* **WORK TO BE COMPLETED**:
In the records below, find the line that contains "Write part 3" and the line that contains "return outline". Set down exactly those lines and every line between them, and nothing more.

* **LISTING**:

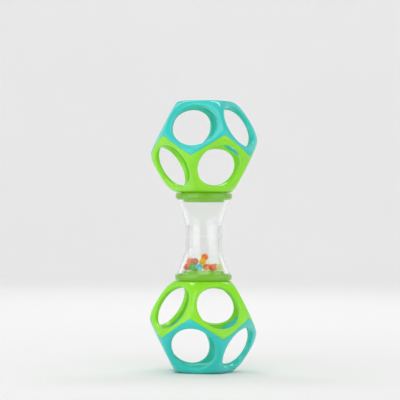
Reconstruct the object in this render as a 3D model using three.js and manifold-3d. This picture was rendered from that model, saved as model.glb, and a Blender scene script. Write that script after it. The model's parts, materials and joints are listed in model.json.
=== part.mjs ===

...

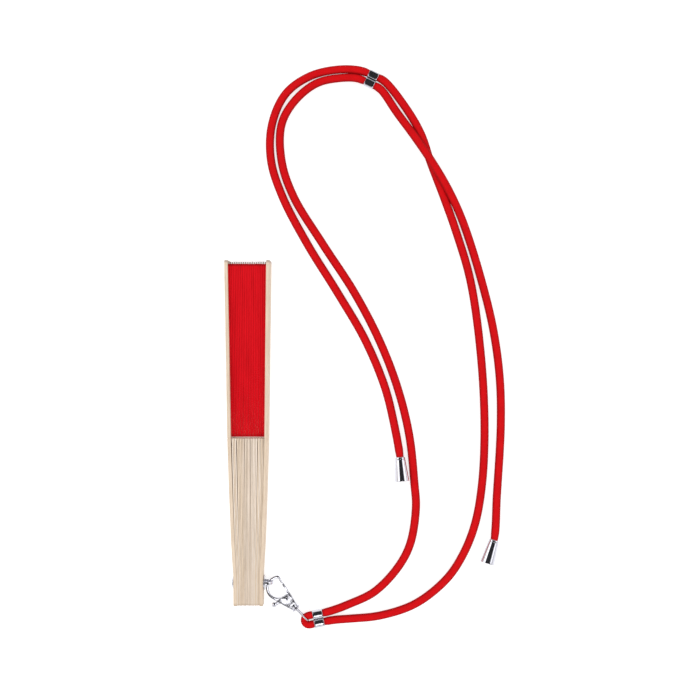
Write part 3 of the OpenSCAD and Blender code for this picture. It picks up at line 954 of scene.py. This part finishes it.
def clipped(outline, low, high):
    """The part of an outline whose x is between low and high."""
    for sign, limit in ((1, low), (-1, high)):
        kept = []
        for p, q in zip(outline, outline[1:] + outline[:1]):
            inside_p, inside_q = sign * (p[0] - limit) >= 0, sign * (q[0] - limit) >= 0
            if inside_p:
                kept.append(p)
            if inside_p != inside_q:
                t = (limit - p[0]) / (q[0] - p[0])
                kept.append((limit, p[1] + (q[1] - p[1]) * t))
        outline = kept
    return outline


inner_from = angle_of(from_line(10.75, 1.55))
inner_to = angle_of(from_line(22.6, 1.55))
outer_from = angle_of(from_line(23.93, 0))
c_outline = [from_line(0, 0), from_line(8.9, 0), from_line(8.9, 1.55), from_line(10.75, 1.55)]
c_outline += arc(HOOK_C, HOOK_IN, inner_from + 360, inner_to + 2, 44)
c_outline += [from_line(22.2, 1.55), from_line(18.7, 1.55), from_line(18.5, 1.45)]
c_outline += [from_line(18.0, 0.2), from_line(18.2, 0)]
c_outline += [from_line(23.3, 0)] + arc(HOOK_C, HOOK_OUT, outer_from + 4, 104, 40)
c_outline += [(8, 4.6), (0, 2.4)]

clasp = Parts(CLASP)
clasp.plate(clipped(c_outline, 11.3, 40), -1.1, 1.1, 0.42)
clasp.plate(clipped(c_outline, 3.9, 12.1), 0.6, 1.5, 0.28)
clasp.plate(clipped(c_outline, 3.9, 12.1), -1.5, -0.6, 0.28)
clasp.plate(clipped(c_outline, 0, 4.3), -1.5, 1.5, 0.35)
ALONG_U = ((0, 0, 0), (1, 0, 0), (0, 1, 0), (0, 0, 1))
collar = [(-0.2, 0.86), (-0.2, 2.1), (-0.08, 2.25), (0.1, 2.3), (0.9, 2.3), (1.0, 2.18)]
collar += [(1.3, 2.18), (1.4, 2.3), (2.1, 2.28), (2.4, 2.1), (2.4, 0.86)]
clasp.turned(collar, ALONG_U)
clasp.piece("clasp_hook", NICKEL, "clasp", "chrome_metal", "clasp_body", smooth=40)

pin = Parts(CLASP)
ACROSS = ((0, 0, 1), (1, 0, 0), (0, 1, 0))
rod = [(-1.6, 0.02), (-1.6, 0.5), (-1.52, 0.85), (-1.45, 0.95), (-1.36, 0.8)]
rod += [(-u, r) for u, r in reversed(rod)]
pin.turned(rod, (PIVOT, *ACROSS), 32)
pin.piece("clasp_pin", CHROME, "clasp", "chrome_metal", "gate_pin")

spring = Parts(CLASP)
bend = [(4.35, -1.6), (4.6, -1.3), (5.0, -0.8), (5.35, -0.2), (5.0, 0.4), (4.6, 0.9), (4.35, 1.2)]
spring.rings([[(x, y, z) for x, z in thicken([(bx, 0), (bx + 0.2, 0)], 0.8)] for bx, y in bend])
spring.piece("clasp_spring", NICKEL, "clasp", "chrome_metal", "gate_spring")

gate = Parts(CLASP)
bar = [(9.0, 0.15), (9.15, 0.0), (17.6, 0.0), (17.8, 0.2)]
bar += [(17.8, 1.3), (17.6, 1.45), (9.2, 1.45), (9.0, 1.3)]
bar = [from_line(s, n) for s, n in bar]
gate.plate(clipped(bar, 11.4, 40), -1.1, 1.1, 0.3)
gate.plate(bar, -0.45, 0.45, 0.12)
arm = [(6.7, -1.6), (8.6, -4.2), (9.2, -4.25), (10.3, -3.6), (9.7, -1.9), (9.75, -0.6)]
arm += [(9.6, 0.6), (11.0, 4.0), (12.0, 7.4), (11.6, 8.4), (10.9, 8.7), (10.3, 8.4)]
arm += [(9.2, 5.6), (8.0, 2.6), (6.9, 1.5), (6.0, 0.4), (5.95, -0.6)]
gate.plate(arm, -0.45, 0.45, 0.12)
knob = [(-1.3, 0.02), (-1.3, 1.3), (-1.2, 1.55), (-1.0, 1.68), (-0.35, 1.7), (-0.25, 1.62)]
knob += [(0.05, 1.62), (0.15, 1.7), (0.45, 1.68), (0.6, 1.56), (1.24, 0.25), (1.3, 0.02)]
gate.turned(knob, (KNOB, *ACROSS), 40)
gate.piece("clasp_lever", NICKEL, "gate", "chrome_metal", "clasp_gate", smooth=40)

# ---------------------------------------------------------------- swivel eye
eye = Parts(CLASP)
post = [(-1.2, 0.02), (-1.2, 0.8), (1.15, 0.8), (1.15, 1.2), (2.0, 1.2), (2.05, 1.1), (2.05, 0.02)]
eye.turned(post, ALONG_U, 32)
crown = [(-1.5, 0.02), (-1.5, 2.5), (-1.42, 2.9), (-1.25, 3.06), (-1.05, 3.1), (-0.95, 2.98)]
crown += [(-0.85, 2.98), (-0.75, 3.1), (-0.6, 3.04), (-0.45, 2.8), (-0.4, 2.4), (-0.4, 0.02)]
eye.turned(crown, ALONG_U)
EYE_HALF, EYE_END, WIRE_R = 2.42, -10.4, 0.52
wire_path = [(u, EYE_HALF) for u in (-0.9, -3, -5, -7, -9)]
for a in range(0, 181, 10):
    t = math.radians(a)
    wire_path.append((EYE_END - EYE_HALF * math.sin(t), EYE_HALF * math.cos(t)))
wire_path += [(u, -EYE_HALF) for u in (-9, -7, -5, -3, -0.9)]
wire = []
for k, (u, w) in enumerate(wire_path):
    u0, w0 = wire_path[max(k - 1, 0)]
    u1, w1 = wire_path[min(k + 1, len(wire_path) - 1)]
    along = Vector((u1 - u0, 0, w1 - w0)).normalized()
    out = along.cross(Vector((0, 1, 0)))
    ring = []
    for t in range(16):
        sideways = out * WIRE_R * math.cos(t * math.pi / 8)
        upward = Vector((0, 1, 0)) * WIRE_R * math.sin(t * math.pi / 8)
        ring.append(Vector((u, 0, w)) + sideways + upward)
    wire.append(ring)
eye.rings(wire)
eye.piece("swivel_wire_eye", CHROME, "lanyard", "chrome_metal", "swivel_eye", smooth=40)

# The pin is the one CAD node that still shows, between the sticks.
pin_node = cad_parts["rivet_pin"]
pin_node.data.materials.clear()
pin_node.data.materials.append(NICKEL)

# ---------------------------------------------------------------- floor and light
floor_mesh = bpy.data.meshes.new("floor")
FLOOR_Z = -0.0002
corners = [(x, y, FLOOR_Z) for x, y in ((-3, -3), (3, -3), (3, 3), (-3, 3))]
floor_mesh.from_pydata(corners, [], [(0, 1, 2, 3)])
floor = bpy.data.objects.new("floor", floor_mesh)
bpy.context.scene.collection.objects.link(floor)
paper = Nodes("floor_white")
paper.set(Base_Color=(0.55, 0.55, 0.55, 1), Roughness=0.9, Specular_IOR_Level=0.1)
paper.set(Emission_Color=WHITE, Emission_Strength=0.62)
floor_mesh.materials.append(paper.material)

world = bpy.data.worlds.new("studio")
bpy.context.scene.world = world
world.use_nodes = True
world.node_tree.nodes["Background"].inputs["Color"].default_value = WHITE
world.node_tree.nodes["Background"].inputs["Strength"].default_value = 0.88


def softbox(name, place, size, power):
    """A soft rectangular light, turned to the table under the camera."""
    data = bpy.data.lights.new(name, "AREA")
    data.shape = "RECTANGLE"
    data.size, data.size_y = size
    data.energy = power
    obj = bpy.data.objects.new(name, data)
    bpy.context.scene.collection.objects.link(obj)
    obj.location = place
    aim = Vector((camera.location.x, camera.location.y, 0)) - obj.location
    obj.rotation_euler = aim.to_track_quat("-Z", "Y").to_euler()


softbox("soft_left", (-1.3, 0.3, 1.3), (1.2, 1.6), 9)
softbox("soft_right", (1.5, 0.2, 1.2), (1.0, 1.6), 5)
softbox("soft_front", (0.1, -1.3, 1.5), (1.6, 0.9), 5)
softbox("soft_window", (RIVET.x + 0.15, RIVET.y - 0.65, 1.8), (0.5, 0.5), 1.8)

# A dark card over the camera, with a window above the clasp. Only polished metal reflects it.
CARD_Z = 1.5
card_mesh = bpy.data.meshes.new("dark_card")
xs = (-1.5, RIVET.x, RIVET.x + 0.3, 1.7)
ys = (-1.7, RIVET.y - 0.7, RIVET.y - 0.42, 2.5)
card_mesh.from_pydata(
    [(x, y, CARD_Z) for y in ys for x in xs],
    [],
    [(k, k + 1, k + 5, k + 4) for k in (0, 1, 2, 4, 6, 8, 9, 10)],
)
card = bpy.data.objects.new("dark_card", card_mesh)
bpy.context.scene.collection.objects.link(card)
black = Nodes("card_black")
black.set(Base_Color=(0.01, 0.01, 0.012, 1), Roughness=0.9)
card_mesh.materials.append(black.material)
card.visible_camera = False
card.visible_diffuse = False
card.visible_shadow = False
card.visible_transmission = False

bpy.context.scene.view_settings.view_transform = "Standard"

==

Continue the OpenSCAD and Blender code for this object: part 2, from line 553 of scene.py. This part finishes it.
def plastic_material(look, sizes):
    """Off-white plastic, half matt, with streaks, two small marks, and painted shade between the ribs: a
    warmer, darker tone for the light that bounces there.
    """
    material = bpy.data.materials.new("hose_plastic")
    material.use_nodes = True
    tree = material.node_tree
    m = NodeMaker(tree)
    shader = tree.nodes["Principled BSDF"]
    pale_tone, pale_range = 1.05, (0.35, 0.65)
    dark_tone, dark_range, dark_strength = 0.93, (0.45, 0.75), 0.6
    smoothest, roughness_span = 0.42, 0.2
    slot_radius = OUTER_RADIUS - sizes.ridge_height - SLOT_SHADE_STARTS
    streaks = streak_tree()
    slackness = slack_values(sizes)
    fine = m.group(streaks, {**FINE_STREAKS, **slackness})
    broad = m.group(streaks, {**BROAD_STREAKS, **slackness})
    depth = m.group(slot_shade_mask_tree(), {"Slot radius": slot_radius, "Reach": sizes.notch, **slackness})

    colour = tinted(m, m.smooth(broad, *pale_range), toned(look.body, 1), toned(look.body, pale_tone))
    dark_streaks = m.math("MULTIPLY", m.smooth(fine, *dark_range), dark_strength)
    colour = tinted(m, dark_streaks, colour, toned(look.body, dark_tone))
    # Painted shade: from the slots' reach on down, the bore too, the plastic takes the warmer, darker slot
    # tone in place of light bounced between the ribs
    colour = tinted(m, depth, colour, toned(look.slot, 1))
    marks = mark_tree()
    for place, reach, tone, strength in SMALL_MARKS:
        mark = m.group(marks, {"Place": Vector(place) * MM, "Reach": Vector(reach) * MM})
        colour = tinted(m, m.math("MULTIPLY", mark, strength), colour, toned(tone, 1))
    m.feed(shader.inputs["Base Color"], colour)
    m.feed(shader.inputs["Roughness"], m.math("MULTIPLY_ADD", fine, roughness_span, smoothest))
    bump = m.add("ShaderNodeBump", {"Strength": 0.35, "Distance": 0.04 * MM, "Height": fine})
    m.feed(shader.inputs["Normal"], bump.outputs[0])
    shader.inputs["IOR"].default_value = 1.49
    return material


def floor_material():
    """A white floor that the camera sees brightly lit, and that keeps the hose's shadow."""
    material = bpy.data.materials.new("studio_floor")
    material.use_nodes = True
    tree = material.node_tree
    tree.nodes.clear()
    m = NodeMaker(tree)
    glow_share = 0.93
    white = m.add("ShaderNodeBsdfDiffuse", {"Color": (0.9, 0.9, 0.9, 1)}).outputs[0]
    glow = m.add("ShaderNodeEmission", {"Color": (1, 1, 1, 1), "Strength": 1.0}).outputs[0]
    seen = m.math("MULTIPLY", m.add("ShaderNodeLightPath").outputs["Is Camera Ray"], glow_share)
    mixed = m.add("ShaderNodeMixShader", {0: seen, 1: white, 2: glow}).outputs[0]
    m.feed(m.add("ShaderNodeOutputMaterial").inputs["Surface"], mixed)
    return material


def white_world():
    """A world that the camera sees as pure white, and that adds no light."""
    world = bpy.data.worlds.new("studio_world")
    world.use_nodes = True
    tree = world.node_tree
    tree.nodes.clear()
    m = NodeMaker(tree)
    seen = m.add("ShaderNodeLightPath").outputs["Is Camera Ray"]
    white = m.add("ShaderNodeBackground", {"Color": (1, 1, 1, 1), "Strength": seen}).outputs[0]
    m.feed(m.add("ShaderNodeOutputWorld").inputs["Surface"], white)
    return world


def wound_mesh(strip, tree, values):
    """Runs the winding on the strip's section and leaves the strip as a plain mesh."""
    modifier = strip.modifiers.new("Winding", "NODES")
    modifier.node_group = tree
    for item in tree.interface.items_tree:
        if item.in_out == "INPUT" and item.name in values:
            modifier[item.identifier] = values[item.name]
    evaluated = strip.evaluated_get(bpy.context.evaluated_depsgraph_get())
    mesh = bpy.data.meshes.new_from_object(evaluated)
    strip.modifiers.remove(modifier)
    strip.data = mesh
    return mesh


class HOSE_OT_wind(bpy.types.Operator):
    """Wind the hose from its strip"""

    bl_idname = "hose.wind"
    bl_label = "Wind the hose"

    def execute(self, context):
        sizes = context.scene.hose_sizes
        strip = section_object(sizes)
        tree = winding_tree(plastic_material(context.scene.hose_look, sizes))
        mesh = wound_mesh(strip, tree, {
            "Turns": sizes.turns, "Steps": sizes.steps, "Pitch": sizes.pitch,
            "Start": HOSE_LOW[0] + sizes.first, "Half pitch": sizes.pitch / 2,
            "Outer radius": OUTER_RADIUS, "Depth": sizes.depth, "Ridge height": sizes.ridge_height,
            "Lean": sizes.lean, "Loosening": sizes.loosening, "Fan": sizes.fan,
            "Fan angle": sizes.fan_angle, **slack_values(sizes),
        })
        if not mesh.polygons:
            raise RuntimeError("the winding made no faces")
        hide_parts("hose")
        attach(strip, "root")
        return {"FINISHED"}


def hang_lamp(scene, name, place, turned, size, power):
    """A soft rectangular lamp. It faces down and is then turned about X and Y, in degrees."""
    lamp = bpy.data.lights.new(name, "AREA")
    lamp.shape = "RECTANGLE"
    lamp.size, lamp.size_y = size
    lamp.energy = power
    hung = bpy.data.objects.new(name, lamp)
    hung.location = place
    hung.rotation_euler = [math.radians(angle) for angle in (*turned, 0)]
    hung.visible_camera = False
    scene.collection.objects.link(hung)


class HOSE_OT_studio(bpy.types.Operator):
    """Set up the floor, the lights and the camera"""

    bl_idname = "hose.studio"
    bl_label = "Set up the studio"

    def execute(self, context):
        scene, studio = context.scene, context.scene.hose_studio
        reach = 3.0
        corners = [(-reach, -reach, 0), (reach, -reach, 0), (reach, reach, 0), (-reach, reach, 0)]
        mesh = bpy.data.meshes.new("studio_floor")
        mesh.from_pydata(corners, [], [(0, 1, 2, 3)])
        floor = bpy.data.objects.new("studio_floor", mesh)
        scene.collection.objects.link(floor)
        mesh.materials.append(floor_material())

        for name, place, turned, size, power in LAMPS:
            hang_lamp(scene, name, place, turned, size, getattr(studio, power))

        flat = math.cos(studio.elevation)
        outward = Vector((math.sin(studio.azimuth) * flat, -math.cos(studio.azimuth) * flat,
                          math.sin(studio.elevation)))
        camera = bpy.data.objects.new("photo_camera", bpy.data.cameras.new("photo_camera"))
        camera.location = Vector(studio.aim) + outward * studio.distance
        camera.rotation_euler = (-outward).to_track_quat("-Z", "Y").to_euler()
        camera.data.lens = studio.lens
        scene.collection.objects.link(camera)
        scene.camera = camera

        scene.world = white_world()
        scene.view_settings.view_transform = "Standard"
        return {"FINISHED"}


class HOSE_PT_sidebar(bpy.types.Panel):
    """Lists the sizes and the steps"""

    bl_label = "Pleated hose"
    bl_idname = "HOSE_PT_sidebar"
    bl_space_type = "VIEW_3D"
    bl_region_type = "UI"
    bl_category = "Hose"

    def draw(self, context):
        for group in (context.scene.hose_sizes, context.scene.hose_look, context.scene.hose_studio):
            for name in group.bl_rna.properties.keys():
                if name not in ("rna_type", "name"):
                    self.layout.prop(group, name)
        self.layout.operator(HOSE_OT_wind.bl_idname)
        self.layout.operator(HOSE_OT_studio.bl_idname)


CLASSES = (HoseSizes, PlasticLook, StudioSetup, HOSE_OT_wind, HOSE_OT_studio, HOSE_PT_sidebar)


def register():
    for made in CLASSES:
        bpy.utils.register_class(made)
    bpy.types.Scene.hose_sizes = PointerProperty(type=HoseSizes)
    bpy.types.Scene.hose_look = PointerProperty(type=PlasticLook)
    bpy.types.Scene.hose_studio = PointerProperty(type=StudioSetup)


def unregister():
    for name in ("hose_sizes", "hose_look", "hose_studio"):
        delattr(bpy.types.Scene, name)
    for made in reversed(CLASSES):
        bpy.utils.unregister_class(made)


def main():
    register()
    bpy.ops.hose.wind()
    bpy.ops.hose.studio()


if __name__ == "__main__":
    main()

* **SOLUTION**:
Write part 3 of the OpenSCAD and Blender code for this picture. It picks up at line 954 of scene.py. This part finishes it.
def clipped(outline, low, high):
    """The part of an outline whose x is between low and high."""
    for sign, limit in ((1, low), (-1, high)):
        kept = []
        for p, q in zip(outline, outline[1:] + outline[:1]):
            inside_p, inside_q = sign * (p[0] - limit) >= 0, sign * (q[0] - limit) >= 0
            if inside_p:
                kept.append(p)
            if inside_p != inside_q:
                t = (limit - p[0]) / (q[0] - p[0])
                kept.append((limit, p[1] + (q[1] - p[1]) * t))
        outline = kept
    return outline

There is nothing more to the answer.